Preview: India's January inflation likely at more than 3-year low
Indian inflation likely eased again in January to its lowest level in over three years due to a smaller rise in prices for manufactured goods, according to a poll.
Still, the headline rate will probably remain well above the Reserve Bank of India's perceived comfort zone of around 5 per cent for a while, giving the central bank little room to ease monetary policy aggressively.
Wholesale prices rose 7.0 percent in January from a year earlier, the lowest rate since November 2009, and a tad slower than December's three-year low of 7.18 percent, according to a forecast of a Reuters poll of 31 economists taken over the past week.
Forecasts for the index, due on Thursday around 0630 GMT, ranged from 6.24 percent to 7.40 percent.
The RBI cut its key lending rate in January for the first time in nine months to support a slowing economy but said further easing would depend on both the gaping current account deficit and inflation moderating further.

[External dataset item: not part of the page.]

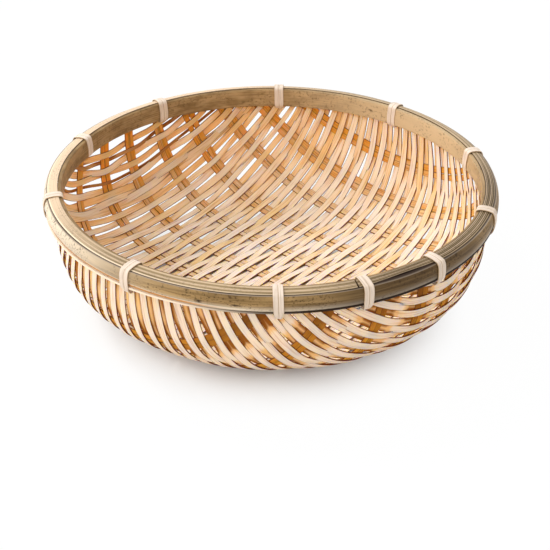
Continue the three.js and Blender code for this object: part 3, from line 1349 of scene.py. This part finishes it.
    def build(self) -> list[Object]:
        """Make the three pieces.

        Returns:
            The outer hoop, the inner hoop and the cover.
        """
        return [
            make_piece(node, "strip", [strip], finish.material())
            for node, strip, finish, slot in (
                ("outer_hoop", self.outer_hoop(), HOOP_SKIN, Slot.OUTER_HOOP),
                ("inner_hoop", self.inner_hoop(), INNER_SKIN, Slot.INNER_HOOP),
                ("rim_cover", self.cover_strip(), COVER_SKIN, Slot.RIM_COVER),
            )
        ]


# The lashings


@dataclass
class Lashings:
    """Eleven cane lashings, each of two turns right round the rim and through the weave under it."""

    outer: RingSize
    inner: RingSize
    crown: float
    bearings: tuple[float, ...] = (17.5, 52.5, 88.5, 124.5, 155.5, 190.5, 233.5, 271.5, 293, 314, 343.5)
    cane_width: float = 2.15
    cane_thickness: float = 0.42
    cane_crown: float = 0.07
    clearance: float = 0.08
    dip: float = 3.4  # how far the turns reach down through the weave
    pinch: float = 0.62  # how far they draw together there
    narrowing: float = 0.35  # how much narrower the cane is there
    shear: float = 0.9  # how far the turns slant over the rim at the sides
    painted_shade_tones: tuple[float, ...] = (0.7, 0, 0, 0, 0.7, 2.6, 2.6, 2.6, 2.6, 2.6)  # painted shade, most on the face against the rim
    steps: int = 8
    rng: np.random.Generator = field(default_factory=lambda: np.random.default_rng(5))

    def loop(self) -> np.ndarray:
        """Find the way that a turn of cane takes: up the outside, over the cover, down the inside and back.

        Returns:
            Points (radius, height) on a smooth closed curve through the corners of that way.
        """
        stand = self.cane_thickness / 2 + self.clearance
        out, inn = self.outer.outside + stand, self.inner.inside - stand
        top, low = self.crown + stand, self.outer.bottom
        corners = [
            (self.outer.outside - 3.2, low - self.dip),
            (out - 0.9, low - 0.9),
            (out - 0.15, low + 1.8),
            (out, low + 4.1),
            (out - 0.3, low + 6.4),
            (out - 1.05, top - 0.85),
            (out - 2.2, top - 0.2),
            ((out + inn) / 2, top + 0.45),
            (inn + 1.6, top + 0.78),
            (inn + 0.3, top + 0.3),
            (inn, top - 1.2),
            (inn, low + 4.0),
            (inn + 0.05, low + 1.0),
            (inn + 0.9, low - 0.5),
            (inn + 2.4, low - 1.3),
        ]
        corners = np.array(corners)
        curve = []
        for i in range(len(corners)):
            a, b, c, d = (corners[(i + k) % len(corners)] for k in (-1, 0, 1, 2))
            for t in np.arange(self.steps) / self.steps:
                bent = (2 * a - 5 * b + 4 * c - d) * t**2 + (3 * b - a - 3 * c + d) * t**3
                curve.append(0.5 * (2 * b + (c - a) * t + bent))
        return np.array(curve)

    def turn(self, bearing: float, hand: int, skew: float, tint: float) -> Strip:
        """Wind one turn of cane.

        Args:
            bearing: the lashing's bearing.
            hand: which side of the lashing it is on, -1 or 1.
            skew: how far the lashing slants along the rim.
            tint: how deep its tone is.

        Returns:
            Its skin.
        """
        loop = self.loop()
        radius, height = loop[:, 0], loop[:, 1]
        low, turn = self.outer.bottom, math.radians(bearing)
        depth = ((low + 1.5 - height) / (1.5 + self.dip)).clip(0, 1)
        over = (height - low - 4).clip(0) / (self.crown - low - 4)
        sideways = hand * self.cane_width * 0.51 * (1 - self.pinch * depth**1.5)
        sideways = sideways + skew * (height - self.crown) / 12
        sideways = sideways + self.shear * math.cos(turn) * over * (radius - self.outer.inside) / 4
        east = np.array([math.cos(turn), math.sin(turn), 0.0])
        north = np.array([-math.sin(turn), math.cos(turn), 0.0])
        path = loop[:, :1] * east + sideways[:, None] * north + loop[:, 1:] * np.array([0, 0, 1.0])
        ahead = unit(np.roll(path, -1, axis=0) - np.roll(path, 1, axis=0))
        across = unit(north - ahead * (ahead @ north)[:, None])
        outwards = unit(np.cross(ahead, across))
        outwards *= np.sign(np.einsum("ij,ij->i", outwards, path - path.mean(axis=0)))[:, None]
        widths = 1 - self.narrowing * depth
        section = flat_section(self.cane_width, self.cane_thickness, self.cane_crown)
        section = section * np.stack([widths, np.ones_like(widths)], -1)[:, None]
        # painted shade under the cane, fading where it goes into the weave
        tones = tint + np.array(self.painted_shade_tones) * (1 - depth)[:, None] ** 2
        return sweep(path, across, outwards, section, self.rng.uniform(0, 500), tones, closed=True)

    def build(self) -> list[Object]:
        """Make a piece for each lashing.

        Returns:
            The pieces, in the order of their bearings.
        """
        material = CANE.material()
        pieces = []
        for number, bearing in enumerate(self.bearings):
            skew = float(self.rng.normal(0, 0.5))
            tint = float(self.rng.normal(0.2, 0.15))
            turns = [self.turn(bearing, hand, skew, tint) for hand in (-1, 1)]
            pieces.append(make_piece(f"lashing_{number + 1:02d}", "cane", turns, material))
        return pieces


# The studio


@dataclass(frozen=True)
class SoftLamp:
    """A far lamp: its strength, its bearing and height in degrees, and how wide it looks from the basket."""

    name: str
    strength: float
    bearing: float
    height: float
    spread: float

    def build(self) -> None:
        """Hang the lamp, turned towards the basket."""
        data = bpy.data.lights.new(self.name, "SUN")
        data.energy = self.strength
        data.angle = math.radians(self.spread)
        lamp = bpy.data.objects.new(self.name, data)
        bearing, height = math.radians(self.bearing), math.radians(self.height)
        level = math.cos(height)
        light = Vector((-math.cos(bearing) * level, -math.sin(bearing) * level, -math.sin(height)))
        lamp.rotation_mode = "QUATERNION"
        lamp.rotation_quaternion = light.to_track_quat("-Z", "Y")
        bpy.context.scene.collection.objects.link(lamp)


@dataclass
class Studio:
    """A white paper floor, soft lamps and the camera at the photograph's viewing angle."""

    eye: tuple[float, float, float] = (1.29, -705.7, 427.3)
    tilt_down: float = 30.82
    tilt_aside: float = 0.44
    lens: float = 117.8
    floor_half: float = 3000.0
    lamps: tuple[SoftLamp, ...] = (
        SoftLamp("window", 0.8, 140.0, 45.0, 13.0),
        SoftLamp("softbox", 0.98, 215.0, 36.0, 60.0),
    )
    fill_strength: float = 0.73
    backdrop_strength: float = 1.3
    bright_side: tuple[float, float, float] = (-0.85, 0.5, 0.15)  # towards the brighter wall
    bright_edge: tuple[float, float] = (-0.5, 0.7)

    def build(self) -> None:
        """Set up all of it."""
        bpy.context.scene.view_settings.view_transform = "Standard"
        self.camera()
        self.floor()
        self.room()
        for lamp in self.lamps:
            lamp.build()

    def camera(self) -> None:
        """Place the camera."""
        data = bpy.data.cameras.new("camera")
        data.lens = self.lens
        camera = bpy.data.objects.new("camera", data)
        turn = Matrix.Rotation(math.radians(90 - self.tilt_down), 4, "X")
        turn = turn @ Matrix.Rotation(math.radians(self.tilt_aside), 4, "Z")
        camera.matrix_world = Matrix.Translation(Vector(self.eye) * MM) @ turn
        bpy.context.scene.collection.objects.link(camera)
        bpy.context.scene.camera = camera

    def floor(self) -> None:
        """Lay the paper."""
        size = self.floor_half * MM
        mesh = bpy.data.meshes.new("floor")
        corners = [(-size, -size, 0), (size, -size, 0), (size, size, 0), (-size, size, 0)]
        mesh.from_pydata(corners, [], [(0, 1, 2, 3)])
        mesh.materials.append(PaperSweep().material())
        floor = bpy.data.objects.new("floor", mesh)
        bpy.context.scene.collection.objects.link(floor)

    def room(self) -> None:
        """Put a white room round it, brighter behind on the left."""
        world = bpy.data.worlds.new("white_room")
        world.use_nodes = True
        tree = world.node_tree
        tree.nodes.clear()
        way = add_node(tree, "TexCoord", {}).outputs["Generated"]
        along = add_node(
            tree, "VectorMath", {"operation": "DOT_PRODUCT", 1: self.bright_side}, {0: way}
        ).outputs["Value"]
        rise = {
            "interpolation_type": "SMOOTHSTEP",
            "From Min": self.bright_edge[0],
            "From Max": self.bright_edge[1],
            "To Min": self.fill_strength,
            "To Max": self.backdrop_strength,
        }
        fill = add_node(tree, "MapRange", rise, {"Value": along}).outputs[0]
        fed = {"Value": seen_directly(tree), "To Min": fill}
        strength = add_node(tree, "MapRange", {"To Max": 1.0}, fed).outputs[0]
        room = add_node(tree, "Background", {"Color": linear("FFFFFF")}, {"Strength": strength})
        add_node(tree, "OutputWorld", {}, {"Surface": room.outputs[0]})
        bpy.context.scene.world = world


def main() -> None:
    """Build the studio and the basket, and report each piece."""
    logging.basicConfig(level=logging.INFO, format="%(name)s: %(message)s")
    outer, inner, cover = (RingSize.of(node) for node in ("outer_hoop", "inner_hoop", "rim_cover"))
    Studio().build()
    for part in (Weave(Bowl(outer, inner)), Rim(outer, inner, cover), Lashings(outer, inner, cover.top)):
        for piece in part.build():
            log.info("%s: %d faces", piece.name, len(piece.data.polygons))


if __name__ == "__main__":
    main()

"On a seasonal basis, January is a month where we see manufacturing prices rise, and it usually happens because in the run up to the budget manufacturers often pass on prices to consumers in anticipation in changes to taxes," said Yuvika Oberoi, economist at Yes Bank.
"In this time of the economic cycle, given how demand in the economy is, the ability to pass through prices is very limited."
Prices of manufactured goods, which has a 65 percent weighting in the headline rate, led the slowdown in the inflation rate in December.